The ocean's color has changed significantly over the last 20 years, and the global trend is likely a consequence of human-induced climate change, scientists, including one from Oregon State University, report in a new study.
In the study published in Nature, the team, which includes researchers from National Oceanography Center in the U.K., MIT and the University of Maine, writes that they have detected changes in ocean color over the past two decades that cannot be explained by natural, year-to-year variability alone.
These color shifts, though subtle to the human eye, have occurred over 56% of the world's oceans - an expanse that is larger than the total land area on Earth.
In particular, the researchers found that tropical ocean regions near the equator have become steadily greener over time. The shift in ocean color indicates that ecosystems within the surface ocean must also be changing, as the color of the ocean is a literal reflection of the organisms and materials in its waters.
At this point, the researchers cannot say how exactly marine ecosystems are changing to reflect the shifting color. But they are pretty sure of one thing: Human-induced climate change is likely the driver.

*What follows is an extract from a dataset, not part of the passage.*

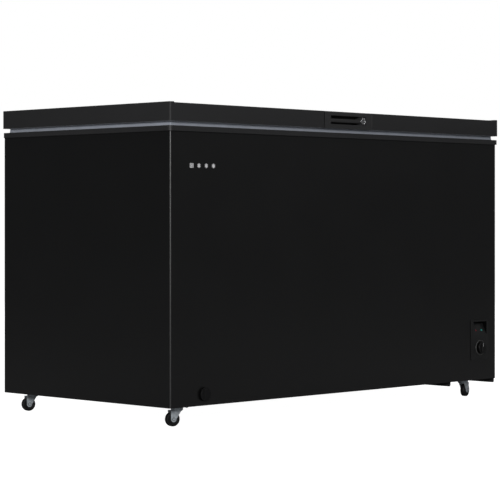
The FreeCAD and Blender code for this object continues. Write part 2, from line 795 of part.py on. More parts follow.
def compressor():
    """The sealed can on its mounting plate."""
    body = new_body("compressor")
    can = Disc(comp_x, comp_y, S["comp_r"])
    pad(body, "XY", comp_low, comp_high, can)
    fillet(body, S["comp_r"] * 0.4, lambda e: isinstance(e.Curve, Part.Circle))
    lap = S["foot_lap"]
    feet = middle_rect(comp_x, comp_y, S["foot_x"] + lap, S["foot_y"] + lap)
    pad(body, "XY", comp_z, comp_z + S["comp_plate"], feet)
    fillet(body, lap * 0.75, lambda e: passes(e, 2, [Spot(*corner) for corner in feet]))


def compressor_feet():
    """Four rubber feet under the compressor."""
    base = z_base + S["plate"]
    aside, along = S["foot_x"], S["foot_y"]
    spots = [(comp_x + x, comp_y + y, base) for x in (-aside, aside) for y in (-along, along)]
    group([rod(S["foot_r"], S["foot_rise"], spot) for spot in spots], "compressor_feet")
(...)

"This gives additional evidence of how human activities are affecting life on Earth over a huge spatial extent," said lead author B. B. Cael of the National Oceanography Center. "It's another way that humans are affecting the biosphere."

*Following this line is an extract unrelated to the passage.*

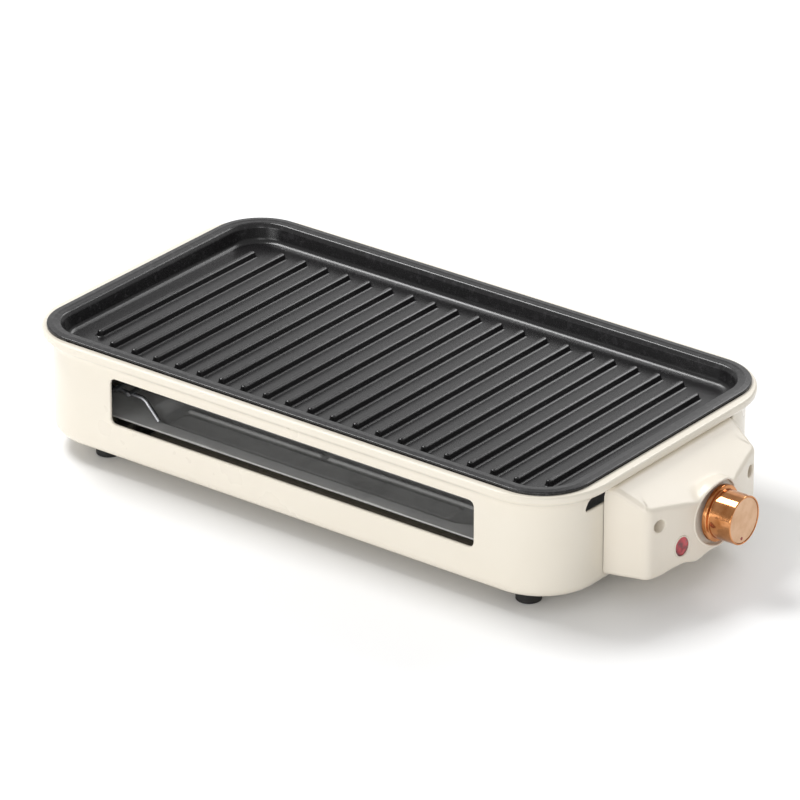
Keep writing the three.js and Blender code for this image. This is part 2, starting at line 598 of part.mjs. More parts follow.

The ocean's color is a visual product of whatever lies within its upper layers. Generally, waters that are deep blue reflect very little life, whereas greener waters indicate the presence of ecosystems, and mainly phytoplankton - plant-like microbes that are abundant in the upper ocean and that contain the green pigment chlorophyll. The pigment helps plankton harvest sunlight, which they use to capture carbon dioxide from the atmosphere and convert it into sugars.
Phytoplankton are the foundation of the marine food web that sustains progressively more complex organisms, on up to krill, fish, and seabirds and marine mammals. Phytoplankton are also a powerful muscle in the ocean's ability to capture and store carbon dioxide. Scientists are therefore keen to monitor phytoplankton across the surface oceans and to see how these essential communities might respond to climate change.
In the current study, Cael and the team, including Kelsey Bisson, an oceanographer at Oregon State, analyzed measurements of ocean color taken by the Moderate Resolution Imaging Spectroradiometer (MODIS) aboard the Aqua satellite, which has been monitoring ocean color for 21 years. They used MODIS measurements in seven visible wavelengths, including the two colors researchers traditionally use to estimate chlorophyll.
"Being able to quantify detectable trends from satellites opens up many new avenues of research that are also relevant for policy changes, such as legal protection against certain activities for the high seas," said Bisson of Oregon State's College of Agricultural Sciences. "There are some dedicated field stations in the areas identified as having a trend, which can be used in tandem with our results to uncover specifically how and why the ecosystem is changing."
The differences in color that the satellite picks up are too subtle for human eyes to differentiate. Much of the ocean appears blue to our eye, whereas the true color may contain a mix of subtler wavelengths, from blue to green and even red.
Cael carried out a statistical analysis using all seven ocean colors measured by the satellite from 2002 to 2022 together. He first looked at how much the seven colors changed from region to region during a given year, which gave him an idea of their natural variations. He then zoomed out to see how these annual variations in ocean color changed over a longer stretch of two decades. This analysis turned up a clear trend, above the normal year-to-year variability.
To see whether this trend is related to climate change, he then looked to a model developed in 2019 by Stephanie Dutkiewicz of MIT. This model simulated the Earth's oceans under two scenarios: one with the addition of greenhouse gases, and the other without it. The greenhouse-gas model predicted that a significant trend should show up within 20 years and that this trend should cause changes to ocean color in about 50% of the world's surface oceans - almost exactly what Cael found in his analysis of real-world satellite data.
The study's co-authors also include Stephanie Henson of the National Oceanography Center and Emmanuel Boss of the University of Maine.